Still, for the most part of over the past 36 seasons, wildcard-round underdogs have generally fared well. Many insiders believe the absence of the top two conference seeds in the first round has contributed to better overall underdog marks than in subsequent rounds. But it's worth noting that one-sided results are still fairly common in the wildcard-round games, with 16 of 36 contests since 2005 being decided by 14 points or more, as have close to half of them (53 of 118) since the wildcard round was introduced in 1978. "Totals" results have also trended "under" (7-1) the past two seasons, although those results have been fairly well split ("unders" 27-24-1) since 2001.

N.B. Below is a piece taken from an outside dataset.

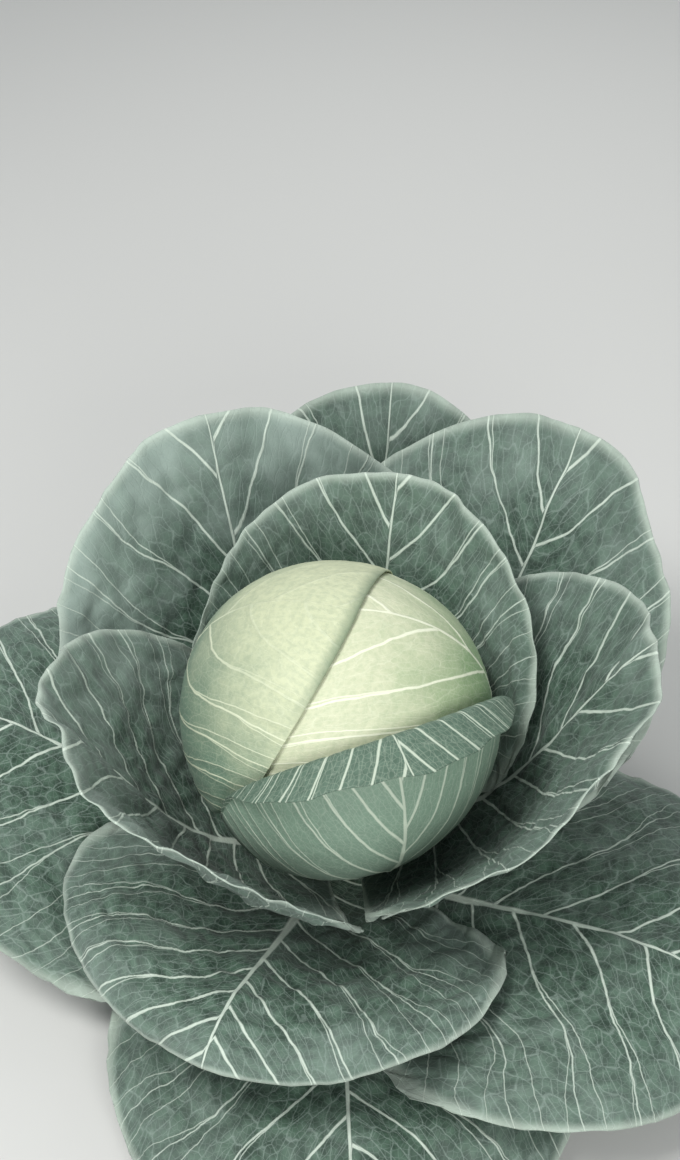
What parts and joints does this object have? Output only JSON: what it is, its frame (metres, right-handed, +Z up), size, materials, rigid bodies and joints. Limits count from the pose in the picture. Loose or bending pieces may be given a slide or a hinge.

Following are the spread results for wildcard playoff games since 1978 (excluding the 1982 "strike" season, when all 16 playoff teams participated in first-round games).



1-3 pt. dogs... 28-19-4

3 ½-6 ½ pt. dogs... 18-19-1

7-pt. or more dogs... 14-14

Home dogs... 13-5-1

Road dogs... 46-47-4

Margins of victory (118 total games)--25 games have been decided by 1-3 points, 26 games by 4-7 points, 14 games by 8-13 points, and 53 games have been decided by 14 points or more.